В его витиеватых стихах, сплетенных из обрывков чувств, картин и мыслей, угадывалась судьба – горестная, одинокая и даже лагерная.
Откуда запах горьковатый?
Так мог бы пахнуть керосин.
Ужель команда огневая,
Бредбериевщины фантом?
Нет, это маме наливает
Наш керосинщик в наш бидон.
У Шуры было красное веснушчатое лицо, седая кудлатая голова с рыжими подпалинами. А в глазах стояла застывшая, непреходящая печаль, то ли наследственная еврейская, то ли, как я потом узнал, благоприобретенная, советская, лагерная. Я не спрашивал его о происхождении этой печали, но по одному слову «бредбериевщина» умному человеку можно было понять, что речь идет не об американском фантасте Рее Бредбери, а о знаменитом сталинском опричнике, уроженце Грузии. Когда я осторожно высказал Шуре свое предположение, он растрогался и тут же с детской непосредственностью подарил мне свою первую книжечку, видимо, бесконечно ему дорогую, с размашистой искренней надписью: «Стасик дорогой – благодарю и целую – Шура»…
С тех пор наши встречи, во время которых мы читали друг другу Мандельштама и Заболоцкого, стали постоянными и трогательными.

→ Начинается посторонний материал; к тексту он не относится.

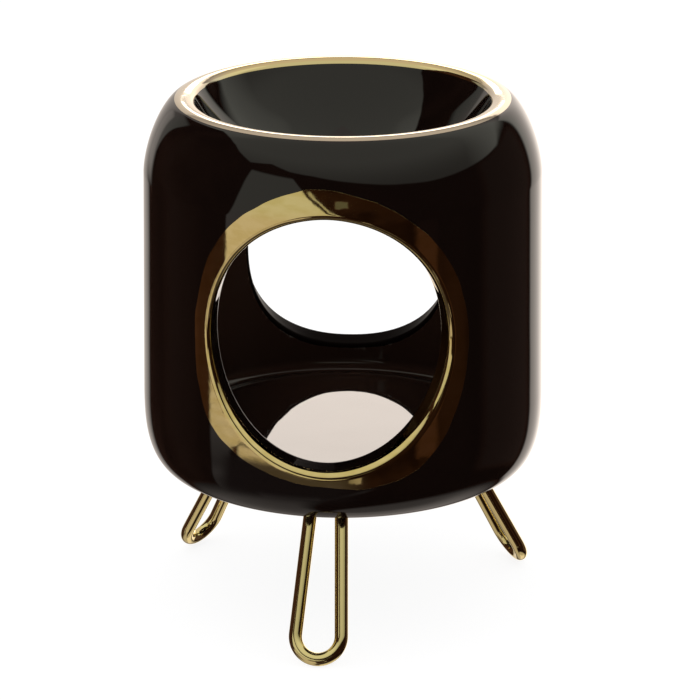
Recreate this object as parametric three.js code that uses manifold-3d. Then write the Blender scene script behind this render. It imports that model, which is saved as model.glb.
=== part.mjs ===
// Candle-heated aroma lamp. A one-piece glazed ceramic body holds an open bowl on top and a candle
// chamber below it, with a round opening in front and behind, and stands on three bent wire legs.
// Millimetres, +Z up. The origin is on the table under the body's axis, and the front opening
// faces -Y.

import * as THREE from 'three'
import { mergeVertices } from 'three/addons/utils/BufferGeometryUtils.js'
import Module from 'manifold-3d'

// Outside of the body
const standHeight = 35 // table to the underside of the base
const bodyHeight = 91.2 // underside of the base to the crest of the rim
const footRadius = 39.2 // flat underside
const wallFootRadius = 48.4 // widest, where the base's round corner ends
const wallTopRadius = 47.5 // where the shoulder starts
const baseCornerHeight = 18.3
const baseFullness = 2.74 // superellipse exponent: 2 is an ellipse, more is boxier
const shoulderHeight = 17.9 // up to the crest
const shoulderRise = 17.6 // of the superellipse that the shoulder follows
const shoulderTopRadius = 39.4 // where that superellipse would level off
const shoulderFullness = 1.53

// Rim, a bead between the shoulder and the bowl. A lean is the glaze's slope from level.
const rimOuterLean = THREE.MathUtils.degToRad(41) // where the shoulder ends
const rimInnerLean = THREE.MathUtils.degToRad(19) // where the tight rounding of the lip starts
const rimInnerRound = 5.5
const lipRound = 1.8

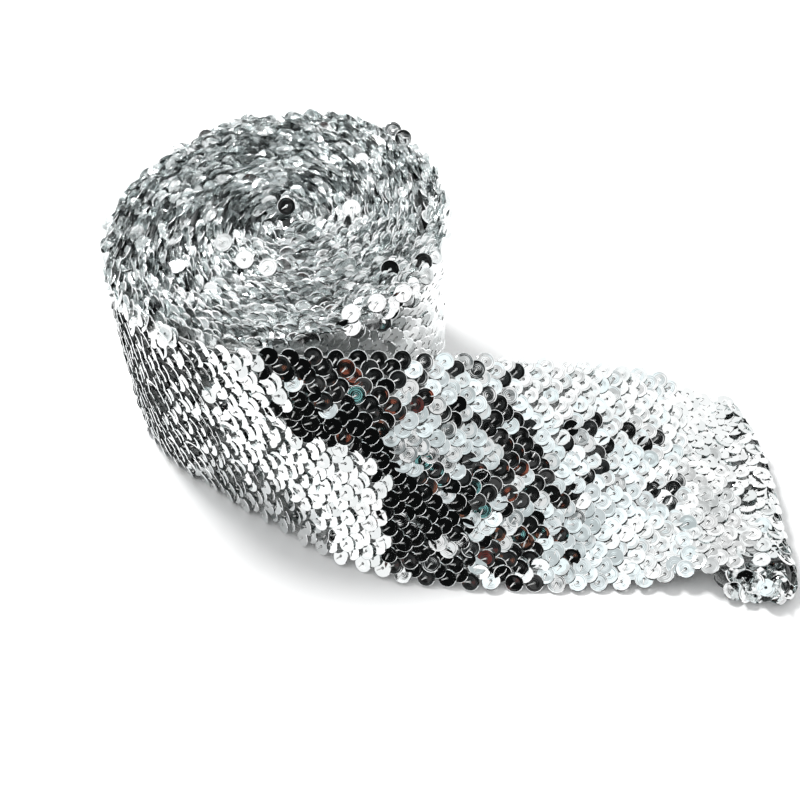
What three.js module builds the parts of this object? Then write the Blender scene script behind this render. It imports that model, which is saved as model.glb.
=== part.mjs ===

Он всегда был благодарен мне за мое молчаливое понимание его судьбы и на титульном листе своей последующей книги «Владелец шарманки» написал: « Стасик – напоминаю о шарманках; Тбилиси и тбилисцах; встречах. Обнимаю. Твой
Шура». Точных дат, когда сделаны эти автографы, Шура, как настоящий вдохновенный заложник вечности, конечно же, не ставил. Через тридцать с лишним лет после наших свиданий, уже после смерти Шуры, я прочитал в книге еще одного нашего соучастника тбилисской жизни Бориса Гасса о том, что Цибулевский в юности был дружен с Булатом Окуджавой. «Они вместе учились в университете, проходили по одному делу… Шура, как и Булат, был членом литературного кружка «Молодая Грузия», при обыске у него нашли первое издание «Уляляевщины» Сельвинского с подчеркнутыми карандашом строчками о том, что лиру не отдаст ни третьему отделению, ни особому отделу номер три. Ему приписали статью «по знанию и недонесению». За это Шура получил десять лет. Последние годы заключения Цибулевский провел в городе металлургов под Тбилиси. Там он подружился с двумя талмудистами и при каждом свидании просил приносить ему картошку и лук – кошерную пищу для новых товарищей… «Все дерутся за баланду, а эти верующие евреи соблюдают кошерность и ведут религиозные споры». Вспоминать или писать о тех временах Шура не любил».